Reprenant aux Philippines quelques unes des tactiques qui leur ont si bien réussi au Japon, les yakuzas ont établis d’importants contacts politiques auprès de ceux qui gouvernent les 66 millions de Philippins. Profitant de la corruption qui est presque générale dans l’archipel, les gangs ont acheté de fructueuses et permanentes relations avec les hommes d’affaires et les bureaucrates locaux. Grâce à des « dons » judicieux, les yakuzas les plus entreprenants se sont épargné la prison aussi bien que l’extradition, ont consolidé maintes affaires douteuses et obtenu la neutralité bienveillante des douanes chaque fois que nécessaire.

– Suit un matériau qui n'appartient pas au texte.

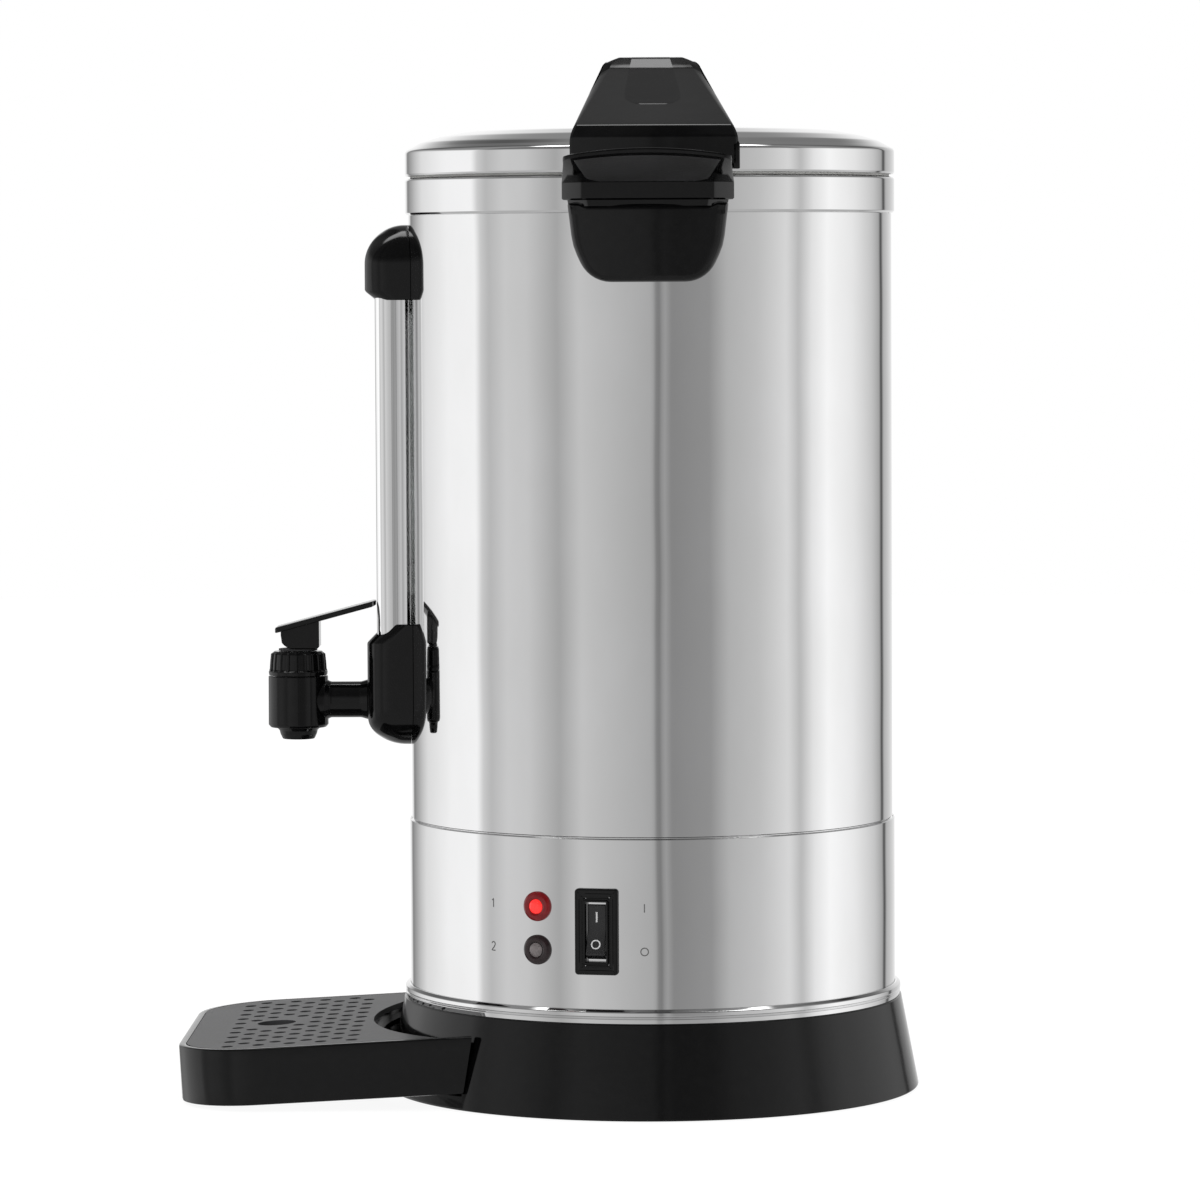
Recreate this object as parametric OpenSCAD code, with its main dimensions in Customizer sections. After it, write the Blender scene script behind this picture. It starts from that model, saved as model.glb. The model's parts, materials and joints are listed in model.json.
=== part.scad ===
// Hot water urn: a steel tank over a heated base, with a swivelling self-closing tap,
// a sight gauge, a lift-off lid that turns, and a loose drip tray.
// Millimetres. The origin is the centre of the base on the table, +Z is up,
// the tap points along -X and the switch and lamps face -Y.

/* [Tank] */
// Outer radius of the tank
tank_r = 112; // [100:1:125]
// Wall thickness of the tank
tank_t = 1; // [0.8:0.1:1.5]
// Height of the tank wall above the lower band
tank_h = 280; // [262:1:340]
// Length of the tank's skirt that sits inside the lower band
skirt_h = 8; // [5:1:12]
// Height of the tank's floor above the seam with the lower band
floor_rise = 4; // [2:1:8]
// How far the rim collar stands out from the tank
collar_out = 1.4; // [1:0.1:2]
// Height of the rim collar
collar_h = 16.7; // [14:0.1:20]
// Depth of the collar's sleeve inside the tank
sleeve_h = 8; // [6:1:10]

/* [Base] */
// Radius of the base at its foot
base_r = 124; // [122:1:132]
// Radius of the base at its top
base_top_r = 115.9; // [115.9:0.1:117]
// Height of the base moulding
base_h = 42.5; // [36:0.5:50]
// Wall thickness of the base moulding
base_t = 2.5; // [2:0.1:3.5]
// Gap between the base moulding and the table
base_gap = 0.5; // [0.4:0.1:3]
// Height of the lower band that shows above the base
band_h = 83; // [78:1:100]
// Thickness of the lower band
band_t = 0.9; // [0.7:0.1:1.2]
// Height of the bright trim ring
trim_h = 6.5; // [4:0.5:9]
// Thickness of the trim ring
trim_t = 2.6; // [1.6:0.1:2.8]
// Thickness of the base's bottom cover
cover_t = 2; // [1.5:0.1:3]
// Radius of a foot
foot_r = 9; // [6:0.5:11]
// Distance of the feet from the centre
foot_ring_r = 100; // [90:1:106]
// Distance of the cover screws from the centre
cover_screw_ring_r = 106; // [100:1:108]
// Radius of a cover screw
cover_screw_r = 1.9; // [1.5:0.1:2.2]
// Length of a cover screw
cover_screw_len = 14; // [9:1:16]

/* [Heater] */
// Radius of the heat-spreader plate
spreader_r = 70; // [60:1:85]
// Thickness of the heat-spreader plate
spreader_t = 3.5; // [2.5:0.5:5]
// Radius of the boiling element's ring
boil_ring_r = 52; // [46:1:58]
// Radius of the boiling element's tube
boil_tube_r = 4; // [3:0.1:4.5]
// Radius of the keep-warm element's ring
warm_ring_r = 38; // [36:1:40]
// Radius of the keep-warm element's tube
warm_tube_r = 3.2; // [2.5:0.1:3.5]
// Length of an element's terminal leg
leg_len = 16; // [10:1:20]
// Distance of each temperature sensor from the centre
sensor_out = 18; // [16:1:20]
// Radius of a temperature sensor
sensor_r = 8; // [6:0.5:9]
// Height of a temperature sensor
sensor_h = 10; // [8:0.5:12]
// Distance of the tie rods from the centre
tie_ring_r = 84; // [78:1:90]
// Radius of a tie rod
tie_r = 2.5; // [2:0.1:3]

/* [Lid] */
// Height of the lid's skirt
lid_skirt_h = 13; // [10:0.5:18]
// Rise of the lid's dome above its skirt
dome_rise = 9.4; // [7:0.1:14]
// Gap between the lid's skirt and the rim collar
lid_gap = 1.3; // [1:0.1:2]
// Thickness of the lid's sheet
lid_t = 1; // [0.8:0.1:1.3]
// Depth of the inner pan below the lid's skirt
pan_drop = 6; // [4:0.5:9]
// Thickness of the inner pan's sheet
pan_t = 0.8; // [0.6:0.1:1]
// Angle from the stop at which the lid rests
lid_rest_angle = 1.4; // [0:0.1:3]
// Height of the lid handle above the dome
arch_rise = 31; // [30:1:44]
// Width of the lid handle at its ends
arch_end_w = 75; // [66:1:77]
// Width of the lid handle at its top
arch_top_w = 43; // [36:1:50]
// Length of the lid handle's flat top
arch_flat = 92; // [70:1:110]
// Thickness of the lid handle's grip
arch_t = 12; // [10:0.5:15]
// How far the lid handle's ends stand out past the lid
arch_out = 5; // [4:0.1:5.2]
// Width of the panel let into the lid handle
inlay_w = 24; // [16:1:28]
// Thickness of that panel
inlay_t = 1.6; // [1.2:0.1:2.4]
// Width of the lid handle's stop tab
stop_w = 3; // [2:0.1:4]
// Distance of the lid screws in from the lid's edge
lid_screw_in = 21.4; // [18.4:1:24.4]
// Radius of a lid screw
lid_screw_r = 2; // [1.5:0.1:2.5]
// Length of a lid screw
lid_screw_len = 13; // [8:1:14]

/* [Side handles] */
// Width of a side handle's grip
grip_w = 73.6; // [64:0.2:74]
// How far a grip stands out from the tank
grip_out = 38; // [30:1:46]
// Height of a side handle above the tank's top edge
grip_rise = 27; // [25.5:0.5:30]
// Thickness of a grip's lip at its edge
lip_t = 2; // [1.6:0.1:3.5]
// Width of a side handle's neck
neck_w = 76.8; // [60:0.2:77]
// How far a neck stands out from the tank
neck_out = 7; // [6:0.1:9]
// Corner radius of a neck
neck_corner = 12; // [8:1:16]
// Height of a side handle's shield
shield_h = 35; // [30:1:45]
// Width of a shield at its top
shield_w = 71.8; // [60:0.2:74]
// Width of a shield at its foot
shield_foot_w = 32; // [20:1:44]
// How far a shield stands out from the tank
shield_out = 9; // [7.5:0.1:11]
// Distance between the two screws of a side handle
handle_screw_gap = 28; // [20:1:40]
// Radius of a handle screw
handle_screw_r = 2.5; // [2:0.1:3]
// Height of the handle screws above the shield's foot
handle_screw_rise = 14; // [12:1:16]

/* [Sight gauge] */
// Half width of the gauge's cap and of the tap housing
gauge_half_w = 20; // [17:0.5:24]
// How far the cap and the tap housing stand out from the tank
gauge_out = 20; // [19:0.5:24]
// Half width of the steel guard
guard_half_w = 17.5; // [14:0.5:18]
// How far the guard stands out from the tank
guard_out = 14.5; // [14.5:0.5:16]
// Thickness of the guard's sheet
guard_t = 0.8; // [0.6:0.1:1]
// Width of the guard's viewing slot
slot_w = 11; // [8:0.5:14]
// Outer radius of the gauge glass
glass_r = 4.2; // [4:0.1:4.5]
// Wall thickness of the gauge glass
glass_t = 1; // [0.8:0.1:1.5]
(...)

Dans les années 1980, selon un rapport confidentiel des services américains de répression du trafic de drogue, certains chefs du Yamaguchi-gumi, de l’Inagawa-kai et du Sumiyoshi-kai ont ouvert de Splendides bureaux dans le quartier de Makati, le Wall Street de Manille. Ensemble de gratte-ciel, de vastes avenues, d’hôtels internationaux, Makati s’élève à la frontière de certains des pires bidonvilles de la capitale et constitue un endroit idéal pour l’établissement des firmes d’import-export et agences de voyage dont les yakuzas aiment à se faire des façades. D’autres gangs yakuzas ont également pris pied aux Philippines. Selon la presse, le syndicat coréen de Hisayuki Machii a acquis « des droits d’exploitation sur les récifs coralliens » du pays. Mais les investissements les plus importants ont été effectués dans le quartier d’Ermita, centre minable des trafics sexuels aux Philippines.

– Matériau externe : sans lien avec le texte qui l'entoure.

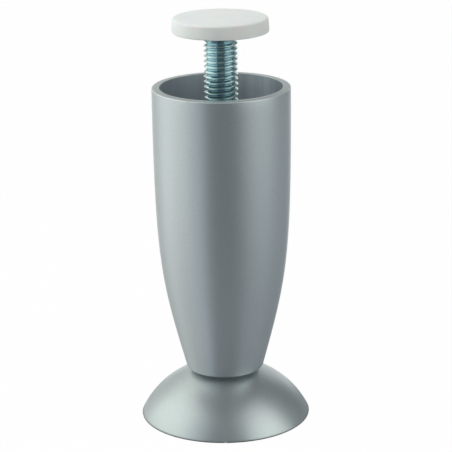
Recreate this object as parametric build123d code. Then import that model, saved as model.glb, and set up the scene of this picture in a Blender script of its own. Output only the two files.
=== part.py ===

Au début des années 80, les journaux de Manille étaient pleins de reportages sensationnels sur les activités des yakuzas. Dans le même temps, la police de Manille obtenait les aveux d’un résident yakuza, selon lesquels plusieurs centaines de ses confrères s’activaient en permanence aux Philippines. En 1988, d’après un membre du gouvernement philippin, une centaine de yakuzas sévissaient dans le pays, essentiellement dans la région de Manille.

En liaison avec les gangs philippins dont l’organisation se perfectionnait, les yakuzas étendirent leurs activités au jeu, à la fraude, au blanchiment d’argent sale. Mais en deuxième position par ordre d’importance après le commerce du sexe, c’est la contrebande qui, aux Philippines, intéresse les gangs japonais. Avec ses milliers d’îles, dont la plupart sont encore peu développées, l’archipel offre une base idéale pour l’implantation des laboratoires clandestins de métamphétamines, qui dégagent des odeurs nauséabondes.

Les Philippines présentent de nombreuses possibilités de racket pour les Yakuzas. Un gangster de Kobe, Kikyoki Ouki, a avoué que grâce à un calibre 38 et à sa bonne connaissance du tagal, il s’était fait passer pour un agent des services de l’immigration afin de racketter des investisseurs japonais à Manille. La contrefaçon est également l’un des points forts de la pègre locale. Au Japon, la police a saisi des permis de conduire internationaux, des tampons de certificats utilisés par le gouvernement, et des billets de cent yens fabriqués aux Philippines. Mais l’île de Cébu présente encore d’autres attraits, grâce à ses stations de vacances et ses vols directs pour le Japon. Là-bas les Yakuzas peuvent non seulement acheter des armes et des femmes, mais aussi se reposer et se détendre. Au début des années 90, ils étaient si nombreux à fréquenter l’île qu’ils furent accuser de vouloir relancer le tourisme sexuel.

Les Philippines constituent aussi, et cela est peut-être encore plus intéressant pour les Japonais, un important marché d’armes de poing ; il est très facile de s’en procurer, tandis qu’elles sont illégales au Japon. Ainsi, ce pays qui vend des milliers d’armes aux Japonais est devenu l’un des principaux fournisseurs des yakuzas. L’argent de la pègre nippone a même permis une industrie artisanale d’armurerie de se développer autour de la ville côtière de Danao, sur l’île centrale de Cebu. Au moins 5000 artisans de la région confectionnent des copies bon marché de Magnum, d’Uzi, de Colt et de Beretta. Leur premier débouché est le marché intérieur : leurs clients sont des communistes, des rebelles musulmans, des seigneurs de la guerre locaux et des escrocs de diverses tendances. Mais les Yakuzas sont des acheteurs réguliers. En 1988, le syndicat de Kyoto Aizu Kotetsu recruta même cinq armuriers philippins qui montèrent un atelier clandestin au Japon. Il fallut deux ans pour que la police japonaise effectue un raid et mette fin à leurs activités. Le groupe avait cependant réussi à produire 160 armes, permettant au syndicat de réaliser un profit de 600 000 dollars.